I cannot even process how wrong this is. Objectively the preservation of knowledge and skills is a good thing, and you cannot devalue knowledge, which is itself priceless.


> Because otherwise their work was wasted.

This argument really makes no sense. If I tell Bob how to fix his transmission down at the local diner, but nobody records the conversion, that wasn't wasted work. But fixed his transmission: mission accomplished.


So this data will not be losted forever? Also, do you mean that all data and all posts made by users should belong to admins only and only admins should decide what to do with it?

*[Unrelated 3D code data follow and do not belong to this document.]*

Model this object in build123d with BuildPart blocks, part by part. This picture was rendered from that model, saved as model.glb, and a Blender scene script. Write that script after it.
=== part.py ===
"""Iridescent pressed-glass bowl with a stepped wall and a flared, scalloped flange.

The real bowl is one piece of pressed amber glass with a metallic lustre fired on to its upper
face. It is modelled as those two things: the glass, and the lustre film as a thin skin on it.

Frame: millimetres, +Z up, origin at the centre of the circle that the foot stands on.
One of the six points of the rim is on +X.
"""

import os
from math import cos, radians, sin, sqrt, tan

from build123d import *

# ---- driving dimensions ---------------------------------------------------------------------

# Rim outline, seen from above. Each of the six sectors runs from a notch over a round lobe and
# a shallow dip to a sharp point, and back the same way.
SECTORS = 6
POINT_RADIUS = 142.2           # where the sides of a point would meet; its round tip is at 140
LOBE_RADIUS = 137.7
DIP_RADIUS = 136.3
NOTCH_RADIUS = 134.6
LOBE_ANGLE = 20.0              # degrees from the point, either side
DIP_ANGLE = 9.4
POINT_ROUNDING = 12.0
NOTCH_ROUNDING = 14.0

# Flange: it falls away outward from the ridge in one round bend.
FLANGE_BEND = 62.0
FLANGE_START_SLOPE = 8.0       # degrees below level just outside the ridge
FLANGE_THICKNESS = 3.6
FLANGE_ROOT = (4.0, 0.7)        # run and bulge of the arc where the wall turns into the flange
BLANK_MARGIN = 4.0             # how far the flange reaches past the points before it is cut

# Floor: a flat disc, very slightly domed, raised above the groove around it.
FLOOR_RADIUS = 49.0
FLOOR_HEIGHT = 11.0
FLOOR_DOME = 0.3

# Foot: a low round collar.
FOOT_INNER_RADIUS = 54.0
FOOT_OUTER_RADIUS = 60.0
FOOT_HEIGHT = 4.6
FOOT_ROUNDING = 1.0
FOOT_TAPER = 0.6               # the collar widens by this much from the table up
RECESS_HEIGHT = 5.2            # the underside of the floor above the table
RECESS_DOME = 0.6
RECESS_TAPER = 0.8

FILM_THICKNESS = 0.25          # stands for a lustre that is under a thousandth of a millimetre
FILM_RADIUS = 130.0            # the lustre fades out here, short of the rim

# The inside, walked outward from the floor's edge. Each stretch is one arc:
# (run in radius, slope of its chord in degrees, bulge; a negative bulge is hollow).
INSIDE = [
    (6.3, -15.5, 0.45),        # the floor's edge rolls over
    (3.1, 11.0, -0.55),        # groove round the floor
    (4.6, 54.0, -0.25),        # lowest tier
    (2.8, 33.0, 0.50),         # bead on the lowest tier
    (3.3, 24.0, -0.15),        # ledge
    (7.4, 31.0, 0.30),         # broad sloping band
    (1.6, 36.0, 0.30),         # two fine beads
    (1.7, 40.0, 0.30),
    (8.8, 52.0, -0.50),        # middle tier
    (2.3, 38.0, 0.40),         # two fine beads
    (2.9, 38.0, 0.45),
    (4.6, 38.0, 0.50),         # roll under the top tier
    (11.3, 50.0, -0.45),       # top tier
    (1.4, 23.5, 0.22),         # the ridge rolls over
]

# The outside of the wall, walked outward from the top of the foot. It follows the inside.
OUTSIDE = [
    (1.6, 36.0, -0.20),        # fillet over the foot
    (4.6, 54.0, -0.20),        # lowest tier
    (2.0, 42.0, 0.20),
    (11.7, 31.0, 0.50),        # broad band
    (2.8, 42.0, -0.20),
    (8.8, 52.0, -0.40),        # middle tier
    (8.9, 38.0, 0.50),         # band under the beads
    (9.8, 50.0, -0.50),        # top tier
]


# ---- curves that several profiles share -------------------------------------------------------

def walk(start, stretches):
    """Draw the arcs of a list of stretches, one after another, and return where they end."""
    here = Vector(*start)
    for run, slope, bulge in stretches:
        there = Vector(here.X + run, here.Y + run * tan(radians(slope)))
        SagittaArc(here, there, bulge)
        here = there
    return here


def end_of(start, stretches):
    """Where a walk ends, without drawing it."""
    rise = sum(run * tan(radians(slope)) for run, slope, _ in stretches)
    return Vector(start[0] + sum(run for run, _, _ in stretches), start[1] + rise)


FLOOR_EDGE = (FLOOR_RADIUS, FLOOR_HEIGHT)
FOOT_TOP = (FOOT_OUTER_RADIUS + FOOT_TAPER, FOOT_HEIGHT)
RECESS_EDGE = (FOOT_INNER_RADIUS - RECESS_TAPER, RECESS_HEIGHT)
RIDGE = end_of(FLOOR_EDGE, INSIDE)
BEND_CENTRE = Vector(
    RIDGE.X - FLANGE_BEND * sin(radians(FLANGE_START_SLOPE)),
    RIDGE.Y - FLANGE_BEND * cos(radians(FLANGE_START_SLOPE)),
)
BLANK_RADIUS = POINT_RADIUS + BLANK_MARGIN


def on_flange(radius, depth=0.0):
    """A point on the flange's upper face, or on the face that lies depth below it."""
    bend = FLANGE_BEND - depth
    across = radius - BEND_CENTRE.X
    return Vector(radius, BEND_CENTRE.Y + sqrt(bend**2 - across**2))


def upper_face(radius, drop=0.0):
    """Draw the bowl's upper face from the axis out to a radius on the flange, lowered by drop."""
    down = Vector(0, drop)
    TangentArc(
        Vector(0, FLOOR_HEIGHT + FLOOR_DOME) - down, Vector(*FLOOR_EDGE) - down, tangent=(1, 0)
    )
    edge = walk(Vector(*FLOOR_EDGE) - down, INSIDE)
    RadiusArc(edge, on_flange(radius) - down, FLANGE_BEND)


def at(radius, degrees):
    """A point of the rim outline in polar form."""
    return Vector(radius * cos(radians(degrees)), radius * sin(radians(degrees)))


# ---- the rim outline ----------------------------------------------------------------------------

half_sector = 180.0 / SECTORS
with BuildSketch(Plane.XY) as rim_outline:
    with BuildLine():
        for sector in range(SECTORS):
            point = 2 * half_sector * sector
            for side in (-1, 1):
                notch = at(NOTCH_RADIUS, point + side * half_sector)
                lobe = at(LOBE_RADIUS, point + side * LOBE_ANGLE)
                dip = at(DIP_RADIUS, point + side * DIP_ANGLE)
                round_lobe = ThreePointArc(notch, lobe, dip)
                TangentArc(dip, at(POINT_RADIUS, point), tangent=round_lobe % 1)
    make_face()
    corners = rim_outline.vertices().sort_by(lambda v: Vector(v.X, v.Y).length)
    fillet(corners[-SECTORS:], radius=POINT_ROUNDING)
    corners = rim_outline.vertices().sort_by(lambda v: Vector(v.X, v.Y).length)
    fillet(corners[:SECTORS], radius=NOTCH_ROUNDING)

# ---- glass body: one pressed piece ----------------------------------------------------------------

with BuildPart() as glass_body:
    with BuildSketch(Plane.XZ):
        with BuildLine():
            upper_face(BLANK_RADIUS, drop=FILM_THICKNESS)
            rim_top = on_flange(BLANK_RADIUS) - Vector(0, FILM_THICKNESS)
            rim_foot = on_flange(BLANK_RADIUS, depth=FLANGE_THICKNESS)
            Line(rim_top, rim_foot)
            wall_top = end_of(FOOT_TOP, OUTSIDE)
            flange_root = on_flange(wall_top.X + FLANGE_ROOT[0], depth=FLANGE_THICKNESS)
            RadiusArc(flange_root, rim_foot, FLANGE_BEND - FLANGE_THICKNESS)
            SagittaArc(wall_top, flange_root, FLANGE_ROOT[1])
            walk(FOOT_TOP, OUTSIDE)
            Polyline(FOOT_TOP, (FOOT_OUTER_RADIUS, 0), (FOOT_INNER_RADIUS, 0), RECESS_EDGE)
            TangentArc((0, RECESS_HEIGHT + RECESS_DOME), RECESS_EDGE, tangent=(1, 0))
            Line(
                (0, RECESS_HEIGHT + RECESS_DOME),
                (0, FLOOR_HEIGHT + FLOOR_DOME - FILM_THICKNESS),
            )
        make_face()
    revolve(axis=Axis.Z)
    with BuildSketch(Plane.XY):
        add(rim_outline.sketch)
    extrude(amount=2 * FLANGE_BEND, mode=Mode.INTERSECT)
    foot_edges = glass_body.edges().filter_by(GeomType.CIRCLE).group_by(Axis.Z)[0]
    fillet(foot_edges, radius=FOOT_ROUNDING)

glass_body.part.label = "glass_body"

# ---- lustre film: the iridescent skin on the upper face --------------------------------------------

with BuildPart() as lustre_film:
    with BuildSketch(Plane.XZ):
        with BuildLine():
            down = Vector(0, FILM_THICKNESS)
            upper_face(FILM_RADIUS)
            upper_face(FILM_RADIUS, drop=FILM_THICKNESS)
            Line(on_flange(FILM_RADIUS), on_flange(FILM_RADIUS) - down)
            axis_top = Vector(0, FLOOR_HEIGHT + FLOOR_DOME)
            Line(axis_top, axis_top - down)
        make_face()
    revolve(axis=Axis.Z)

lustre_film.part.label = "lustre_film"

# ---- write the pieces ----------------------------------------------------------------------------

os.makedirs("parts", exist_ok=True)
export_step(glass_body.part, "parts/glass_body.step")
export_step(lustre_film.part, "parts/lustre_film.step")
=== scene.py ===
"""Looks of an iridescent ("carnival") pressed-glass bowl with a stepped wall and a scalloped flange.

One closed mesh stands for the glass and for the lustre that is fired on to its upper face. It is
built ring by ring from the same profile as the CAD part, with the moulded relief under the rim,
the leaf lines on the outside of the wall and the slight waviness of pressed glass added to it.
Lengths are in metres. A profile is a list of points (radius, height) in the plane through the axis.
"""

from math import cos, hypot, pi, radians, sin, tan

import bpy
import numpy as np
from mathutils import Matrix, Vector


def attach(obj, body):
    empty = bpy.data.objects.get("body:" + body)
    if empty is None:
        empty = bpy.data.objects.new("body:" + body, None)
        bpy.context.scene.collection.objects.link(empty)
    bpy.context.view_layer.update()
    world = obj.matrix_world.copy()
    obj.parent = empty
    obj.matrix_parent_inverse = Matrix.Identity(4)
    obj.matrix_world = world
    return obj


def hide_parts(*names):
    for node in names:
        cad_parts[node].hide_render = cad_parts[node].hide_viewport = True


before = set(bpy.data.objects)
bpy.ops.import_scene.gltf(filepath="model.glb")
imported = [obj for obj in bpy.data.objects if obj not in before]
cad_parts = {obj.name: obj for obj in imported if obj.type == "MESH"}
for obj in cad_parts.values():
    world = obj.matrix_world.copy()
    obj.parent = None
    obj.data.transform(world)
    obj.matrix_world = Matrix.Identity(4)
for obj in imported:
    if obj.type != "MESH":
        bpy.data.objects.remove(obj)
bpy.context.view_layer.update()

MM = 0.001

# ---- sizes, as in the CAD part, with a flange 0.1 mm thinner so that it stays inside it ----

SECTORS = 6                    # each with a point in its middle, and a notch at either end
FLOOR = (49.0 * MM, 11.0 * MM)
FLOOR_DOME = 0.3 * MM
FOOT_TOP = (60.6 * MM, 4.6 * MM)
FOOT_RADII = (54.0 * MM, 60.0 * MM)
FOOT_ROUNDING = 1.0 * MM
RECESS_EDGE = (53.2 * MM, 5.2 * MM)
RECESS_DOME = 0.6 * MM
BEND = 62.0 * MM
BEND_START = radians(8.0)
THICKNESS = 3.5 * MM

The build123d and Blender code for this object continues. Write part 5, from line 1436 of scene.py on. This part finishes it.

Those are the terms usually.


They're not, but blocking all bots, also blocks others, that want to archive all that data forever, be it a private person using wget, or a service like archive.org.


You can manually copy locally the content you may need


Why would I, it's online, I know where to find it... until it's gone from there. Also, that would meen I'd have to archive it before I actually needed it archived. And archiving would have to be done manually. And after it's gone, and the only proof of it existing is a text somewhere else saying that the solution to my problem is here -> LINK and the link is that, the data is gone. Not even on archive.org.

Have we really come to a phase of internet use, where everytime you see something, you have to manually save it, and on every post (even here or on reddit, facebook r wherever) a link is not good enough, but you have to copy-paste the whole block of text just to make it a bit future-proof?


Yes, whatever you see on the internet is temporary. Save it if it matters because at some point it won't exist.


we never left that phase dude.


if the "worth" skill X depends on no one knowing how to do X then it's not truly valuable, just gatekept.


If it's a forum, I assume not all of the content is created by the owner.